◆ **Required task**
Reproduce all of the material word for word.
───
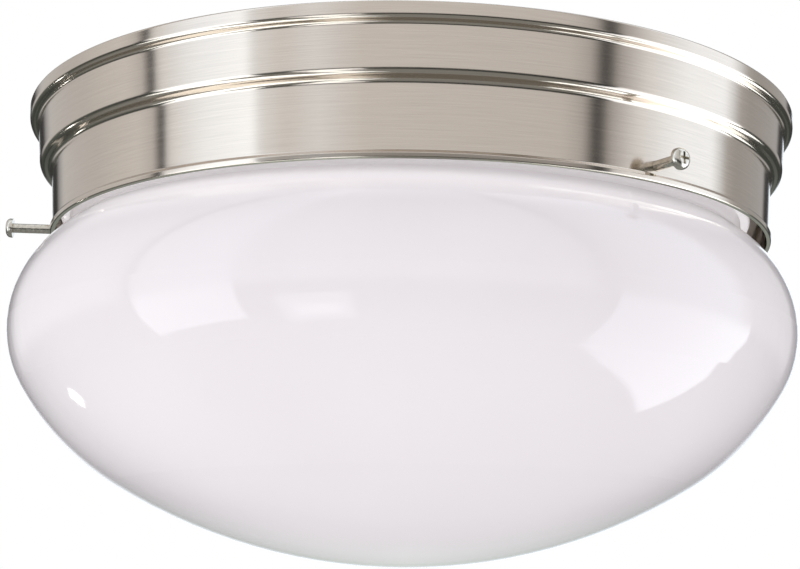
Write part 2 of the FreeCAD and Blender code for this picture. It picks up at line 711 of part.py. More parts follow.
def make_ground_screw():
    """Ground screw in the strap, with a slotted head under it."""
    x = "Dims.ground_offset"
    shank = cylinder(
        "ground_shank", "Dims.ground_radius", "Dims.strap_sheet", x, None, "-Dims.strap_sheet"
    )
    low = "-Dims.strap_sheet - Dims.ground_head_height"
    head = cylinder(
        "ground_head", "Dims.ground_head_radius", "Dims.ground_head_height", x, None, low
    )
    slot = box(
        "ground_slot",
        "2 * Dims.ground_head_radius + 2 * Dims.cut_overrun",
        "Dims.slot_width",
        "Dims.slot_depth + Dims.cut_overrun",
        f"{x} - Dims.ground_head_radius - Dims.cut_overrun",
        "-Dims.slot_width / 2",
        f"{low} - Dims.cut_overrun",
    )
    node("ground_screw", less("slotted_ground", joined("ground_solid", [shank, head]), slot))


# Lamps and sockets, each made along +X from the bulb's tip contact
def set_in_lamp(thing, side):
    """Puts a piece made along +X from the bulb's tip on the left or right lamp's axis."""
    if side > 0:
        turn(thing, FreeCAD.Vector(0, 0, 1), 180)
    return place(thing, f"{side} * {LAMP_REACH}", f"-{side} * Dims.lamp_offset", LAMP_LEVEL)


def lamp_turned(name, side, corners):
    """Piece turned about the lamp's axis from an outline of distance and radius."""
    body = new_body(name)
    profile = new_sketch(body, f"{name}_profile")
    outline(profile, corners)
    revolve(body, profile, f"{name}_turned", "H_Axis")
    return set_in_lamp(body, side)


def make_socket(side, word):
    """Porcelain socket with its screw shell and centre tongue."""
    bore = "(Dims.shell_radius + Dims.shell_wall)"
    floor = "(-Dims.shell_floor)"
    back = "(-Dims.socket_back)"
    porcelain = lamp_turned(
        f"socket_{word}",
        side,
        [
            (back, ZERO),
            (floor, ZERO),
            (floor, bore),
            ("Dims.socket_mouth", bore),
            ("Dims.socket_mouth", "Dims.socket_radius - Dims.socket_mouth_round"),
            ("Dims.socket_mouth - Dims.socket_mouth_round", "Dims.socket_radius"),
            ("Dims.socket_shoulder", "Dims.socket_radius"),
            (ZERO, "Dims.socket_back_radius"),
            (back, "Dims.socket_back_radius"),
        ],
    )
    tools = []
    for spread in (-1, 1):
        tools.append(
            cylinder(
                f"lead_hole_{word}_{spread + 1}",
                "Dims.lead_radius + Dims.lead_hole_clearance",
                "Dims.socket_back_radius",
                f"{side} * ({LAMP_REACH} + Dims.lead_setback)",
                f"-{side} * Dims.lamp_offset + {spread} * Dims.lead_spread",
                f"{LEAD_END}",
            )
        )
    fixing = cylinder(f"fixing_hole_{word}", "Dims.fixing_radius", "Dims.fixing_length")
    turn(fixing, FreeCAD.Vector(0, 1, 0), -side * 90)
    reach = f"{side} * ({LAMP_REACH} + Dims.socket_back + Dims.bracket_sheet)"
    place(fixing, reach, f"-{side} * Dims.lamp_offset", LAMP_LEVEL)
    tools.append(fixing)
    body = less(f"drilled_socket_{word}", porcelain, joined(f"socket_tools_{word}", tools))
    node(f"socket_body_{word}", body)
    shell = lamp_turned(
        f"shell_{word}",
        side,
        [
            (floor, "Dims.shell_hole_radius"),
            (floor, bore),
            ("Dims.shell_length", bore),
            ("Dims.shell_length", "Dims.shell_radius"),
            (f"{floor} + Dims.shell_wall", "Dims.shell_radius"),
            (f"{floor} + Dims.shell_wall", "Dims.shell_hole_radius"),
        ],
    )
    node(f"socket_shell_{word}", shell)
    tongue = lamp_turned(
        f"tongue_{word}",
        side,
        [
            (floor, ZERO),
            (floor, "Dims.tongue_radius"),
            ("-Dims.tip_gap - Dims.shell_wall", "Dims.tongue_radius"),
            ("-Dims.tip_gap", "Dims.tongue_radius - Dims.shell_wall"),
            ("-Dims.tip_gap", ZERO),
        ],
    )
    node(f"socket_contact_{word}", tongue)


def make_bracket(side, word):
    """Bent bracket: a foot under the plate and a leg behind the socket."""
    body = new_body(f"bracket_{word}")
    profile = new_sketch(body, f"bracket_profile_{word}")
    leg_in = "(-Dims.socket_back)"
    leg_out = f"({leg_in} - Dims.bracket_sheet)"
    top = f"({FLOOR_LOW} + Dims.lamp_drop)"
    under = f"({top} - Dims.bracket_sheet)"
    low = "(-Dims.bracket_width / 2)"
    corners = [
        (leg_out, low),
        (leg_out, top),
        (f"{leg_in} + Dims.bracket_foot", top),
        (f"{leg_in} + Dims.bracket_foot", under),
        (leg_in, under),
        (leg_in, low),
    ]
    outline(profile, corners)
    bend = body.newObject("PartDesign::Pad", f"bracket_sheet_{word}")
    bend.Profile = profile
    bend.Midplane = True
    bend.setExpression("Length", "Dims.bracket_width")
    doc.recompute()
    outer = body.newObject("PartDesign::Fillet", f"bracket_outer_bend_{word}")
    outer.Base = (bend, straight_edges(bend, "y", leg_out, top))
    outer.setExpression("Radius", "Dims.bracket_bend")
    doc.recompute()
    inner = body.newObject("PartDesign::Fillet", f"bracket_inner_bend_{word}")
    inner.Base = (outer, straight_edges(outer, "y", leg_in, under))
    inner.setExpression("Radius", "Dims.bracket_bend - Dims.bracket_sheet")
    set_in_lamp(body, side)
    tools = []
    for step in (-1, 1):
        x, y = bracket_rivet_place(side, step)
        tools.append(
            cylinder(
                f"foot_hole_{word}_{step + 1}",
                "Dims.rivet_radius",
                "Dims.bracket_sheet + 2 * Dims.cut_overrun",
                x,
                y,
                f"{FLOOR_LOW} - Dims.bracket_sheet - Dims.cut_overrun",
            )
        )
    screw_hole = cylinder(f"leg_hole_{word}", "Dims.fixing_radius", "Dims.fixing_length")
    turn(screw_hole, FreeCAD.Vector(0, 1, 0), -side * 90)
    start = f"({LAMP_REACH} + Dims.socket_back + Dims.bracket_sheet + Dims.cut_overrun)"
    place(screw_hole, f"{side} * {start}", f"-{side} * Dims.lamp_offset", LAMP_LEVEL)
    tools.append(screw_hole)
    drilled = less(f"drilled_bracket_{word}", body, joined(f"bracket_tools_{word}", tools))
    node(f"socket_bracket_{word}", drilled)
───
◆ **Expected answer**
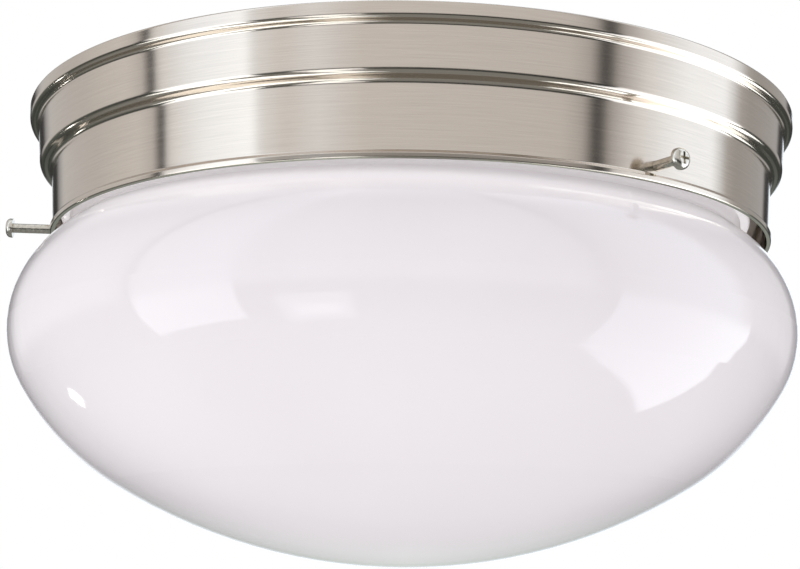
Write part 2 of the FreeCAD and Blender code for this picture. It picks up at line 711 of part.py. More parts follow.
def make_ground_screw():
    """Ground screw in the strap, with a slotted head under it."""
    x = "Dims.ground_offset"
    shank = cylinder(
        "ground_shank", "Dims.ground_radius", "Dims.strap_sheet", x, None, "-Dims.strap_sheet"
    )
    low = "-Dims.strap_sheet - Dims.ground_head_height"
    head = cylinder(
        "ground_head", "Dims.ground_head_radius", "Dims.ground_head_height", x, None, low
    )
    slot = box(
        "ground_slot",
        "2 * Dims.ground_head_radius + 2 * Dims.cut_overrun",
        "Dims.slot_width",
        "Dims.slot_depth + Dims.cut_overrun",
        f"{x} - Dims.ground_head_radius - Dims.cut_overrun",
        "-Dims.slot_width / 2",
        f"{low} - Dims.cut_overrun",
    )
    node("ground_screw", less("slotted_ground", joined("ground_solid", [shank, head]), slot))


# Lamps and sockets, each made along +X from the bulb's tip contact
def set_in_lamp(thing, side):
    """Puts a piece made along +X from the bulb's tip on the left or right lamp's axis."""
    if side > 0:
        turn(thing, FreeCAD.Vector(0, 0, 1), 180)
    return place(thing, f"{side} * {LAMP_REACH}", f"-{side} * Dims.lamp_offset", LAMP_LEVEL)


def lamp_turned(name, side, corners):
    """Piece turned about the lamp's axis from an outline of distance and radius."""
    body = new_body(name)
    profile = new_sketch(body, f"{name}_profile")
    outline(profile, corners)
    revolve(body, profile, f"{name}_turned", "H_Axis")
    return set_in_lamp(body, side)


def make_socket(side, word):
    """Porcelain socket with its screw shell and centre tongue."""
    bore = "(Dims.shell_radius + Dims.shell_wall)"
    floor = "(-Dims.shell_floor)"
    back = "(-Dims.socket_back)"
    porcelain = lamp_turned(
        f"socket_{word}",
        side,
        [
            (back, ZERO),
            (floor, ZERO),
            (floor, bore),
            ("Dims.socket_mouth", bore),
            ("Dims.socket_mouth", "Dims.socket_radius - Dims.socket_mouth_round"),
            ("Dims.socket_mouth - Dims.socket_mouth_round", "Dims.socket_radius"),
            ("Dims.socket_shoulder", "Dims.socket_radius"),
            (ZERO, "Dims.socket_back_radius"),
            (back, "Dims.socket_back_radius"),
        ],
    )
    tools = []
    for spread in (-1, 1):
        tools.append(
            cylinder(
                f"lead_hole_{word}_{spread + 1}",
                "Dims.lead_radius + Dims.lead_hole_clearance",
                "Dims.socket_back_radius",
                f"{side} * ({LAMP_REACH} + Dims.lead_setback)",
                f"-{side} * Dims.lamp_offset + {spread} * Dims.lead_spread",
                f"{LEAD_END}",
            )
        )
    fixing = cylinder(f"fixing_hole_{word}", "Dims.fixing_radius", "Dims.fixing_length")
    turn(fixing, FreeCAD.Vector(0, 1, 0), -side * 90)
    reach = f"{side} * ({LAMP_REACH} + Dims.socket_back + Dims.bracket_sheet)"
    place(fixing, reach, f"-{side} * Dims.lamp_offset", LAMP_LEVEL)
    tools.append(fixing)
    body = less(f"drilled_socket_{word}", porcelain, joined(f"socket_tools_{word}", tools))
    node(f"socket_body_{word}", body)
    shell = lamp_turned(
        f"shell_{word}",
        side,
        [
            (floor, "Dims.shell_hole_radius"),
            (floor, bore),
            ("Dims.shell_length", bore),
            ("Dims.shell_length", "Dims.shell_radius"),
            (f"{floor} + Dims.shell_wall", "Dims.shell_radius"),
            (f"{floor} + Dims.shell_wall", "Dims.shell_hole_radius"),
        ],
    )
    node(f"socket_shell_{word}", shell)
    tongue = lamp_turned(
        f"tongue_{word}",
        side,
        [
            (floor, ZERO),
            (floor, "Dims.tongue_radius"),
            ("-Dims.tip_gap - Dims.shell_wall", "Dims.tongue_radius"),
            ("-Dims.tip_gap", "Dims.tongue_radius - Dims.shell_wall"),
            ("-Dims.tip_gap", ZERO),
        ],
    )
    node(f"socket_contact_{word}", tongue)


def make_bracket(side, word):
    """Bent bracket: a foot under the plate and a leg behind the socket."""
    body = new_body(f"bracket_{word}")
    profile = new_sketch(body, f"bracket_profile_{word}")
    leg_in = "(-Dims.socket_back)"
    leg_out = f"({leg_in} - Dims.bracket_sheet)"
    top = f"({FLOOR_LOW} + Dims.lamp_drop)"
    under = f"({top} - Dims.bracket_sheet)"
    low = "(-Dims.bracket_width / 2)"
    corners = [
        (leg_out, low),
        (leg_out, top),
        (f"{leg_in} + Dims.bracket_foot", top),
        (f"{leg_in} + Dims.bracket_foot", under),
        (leg_in, under),
        (leg_in, low),
    ]
    outline(profile, corners)
    bend = body.newObject("PartDesign::Pad", f"bracket_sheet_{word}")
    bend.Profile = profile
    bend.Midplane = True
    bend.setExpression("Length", "Dims.bracket_width")
    doc.recompute()
    outer = body.newObject("PartDesign::Fillet", f"bracket_outer_bend_{word}")
    outer.Base = (bend, straight_edges(bend, "y", leg_out, top))
    outer.setExpression("Radius", "Dims.bracket_bend")
    doc.recompute()
    inner = body.newObject("PartDesign::Fillet", f"bracket_inner_bend_{word}")
    inner.Base = (outer, straight_edges(outer, "y", leg_in, under))
    inner.setExpression("Radius", "Dims.bracket_bend - Dims.bracket_sheet")
    set_in_lamp(body, side)
    tools = []
    for step in (-1, 1):
        x, y = bracket_rivet_place(side, step)
        tools.append(
            cylinder(
                f"foot_hole_{word}_{step + 1}",
                "Dims.rivet_radius",
                "Dims.bracket_sheet + 2 * Dims.cut_overrun",
                x,
                y,
                f"{FLOOR_LOW} - Dims.bracket_sheet - Dims.cut_overrun",
            )
        )
    screw_hole = cylinder(f"leg_hole_{word}", "Dims.fixing_radius", "Dims.fixing_length")
    turn(screw_hole, FreeCAD.Vector(0, 1, 0), -side * 90)
    start = f"({LAMP_REACH} + Dims.socket_back + Dims.bracket_sheet + Dims.cut_overrun)"
    place(screw_hole, f"{side} * {start}", f"-{side} * Dims.lamp_offset", LAMP_LEVEL)
    tools.append(screw_hole)
    drilled = less(f"drilled_bracket_{word}", body, joined(f"bracket_tools_{word}", tools))
    node(f"socket_bracket_{word}", drilled)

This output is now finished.